Structural, electronic, magnetic and hyperfine properties of Fe2AlO4 and FeAl2O4: a DFT study

Abstract

In this work, the structural, electronic, magnetic, and hyperfine properties of two Fe-Al spinel oxides, namely FeAl2O4 (hercynite) and Fe2AlO4 (Al-ferrite) were studied by means of Density Functional Theory (DFT)-based first principles calculations. To determine the structural and magnetic equilibrium structures of both oxides, different cationic inversion degrees, magnetic configurations and distributions were considered for Fe and Al ions in the octahedral and tetrahedral sites of the spinel structures. Calculations confirmed the preference of the Al ions to occupy the octahedral cationic sites and predicted that both Fe-Al spinel oxides present a semiconductor nature.
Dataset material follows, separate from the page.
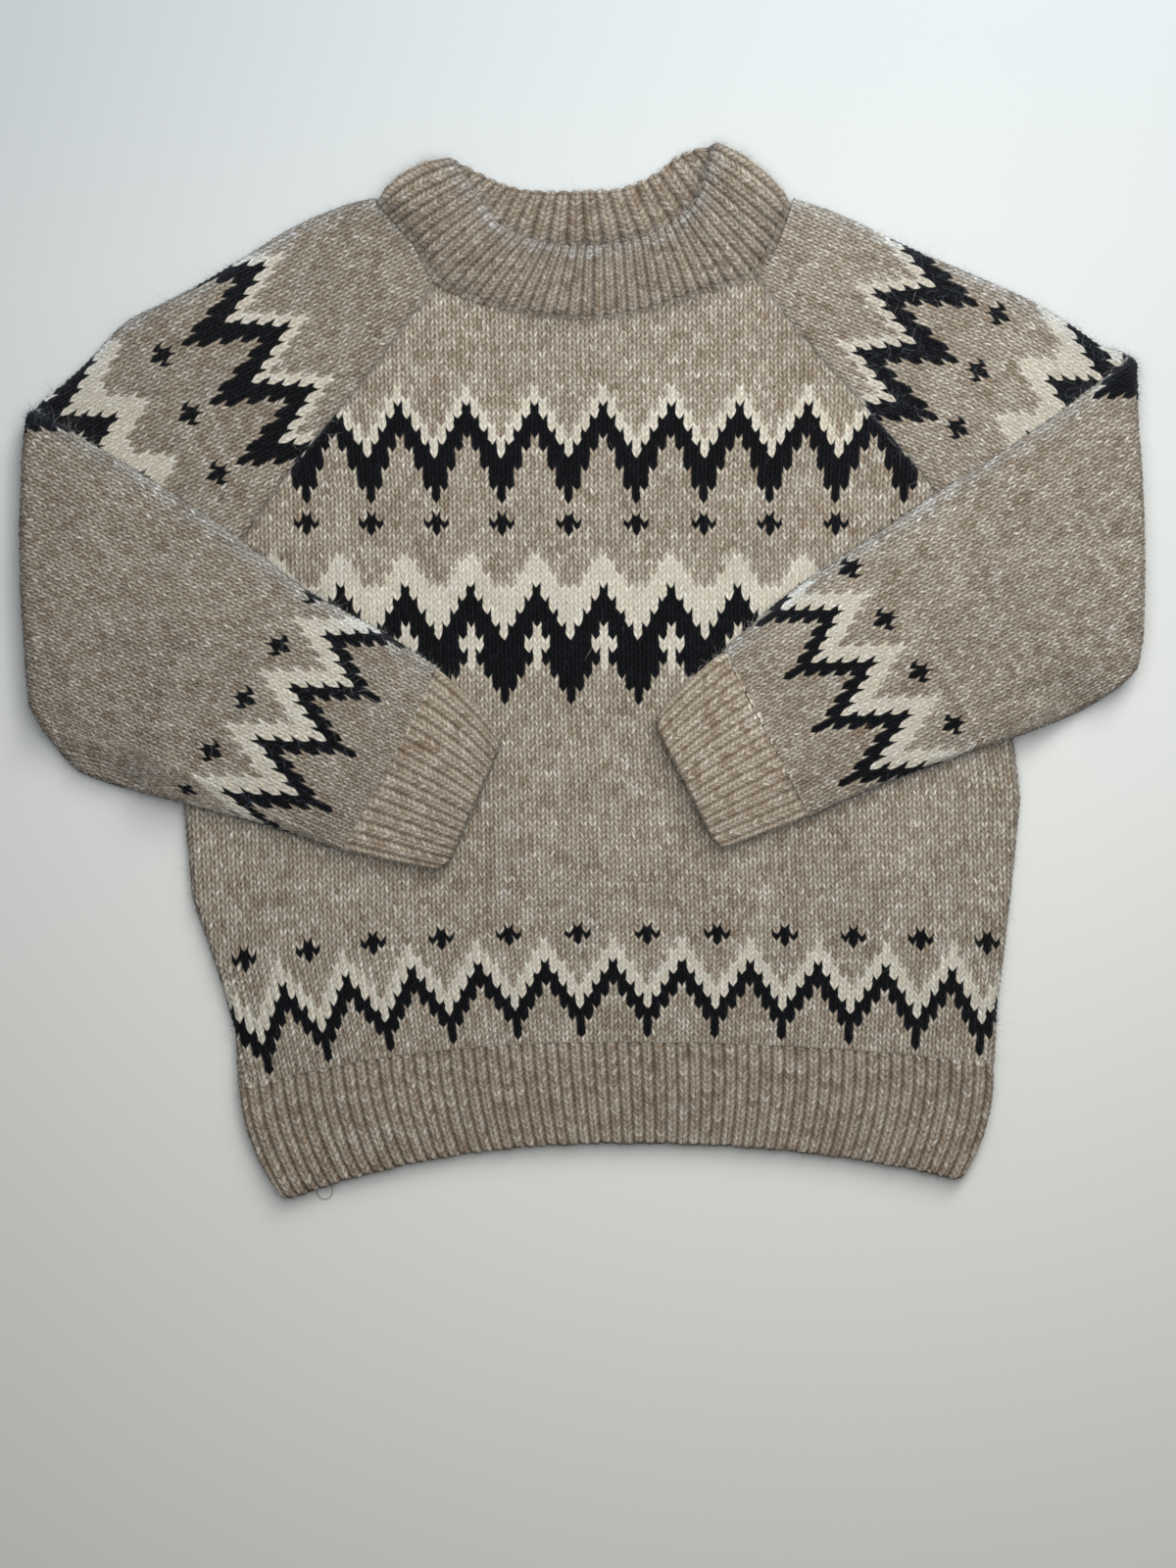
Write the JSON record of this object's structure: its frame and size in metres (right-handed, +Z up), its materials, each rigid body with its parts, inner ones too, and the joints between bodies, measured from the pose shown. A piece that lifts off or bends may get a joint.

They also enabled the determination that the lowest energy structure of FeAl2O4 corresponds to an antiferromagnetic normal spinel, in which Fe2+ ions populate the tetrahedral sites and Al+3 ions occupy the octahedral B sites. Partial inversion cases are also discussed for this system. The lowest energy structure of Fe2AlO4 corresponds to a system with a net magnetic moment in which eight Fe+2 ions populate the A sites and eight Fe3+ and eight Al3+ ions populate the B sites. It was also shown that FeAl2O4 presents a lower formation energy than Fe2AlO4. By comparing the predictions for the hyperfine parameters at the Fe sites with the experimental results obtained in the Mössbauer experiments, the validity of the proposed structural and magnetic structure of FeAl2O4 was confirmed. Finally, a discussion is made to compare the results of this study with the Mössbauer results reported in the literature for Fe2AlO4.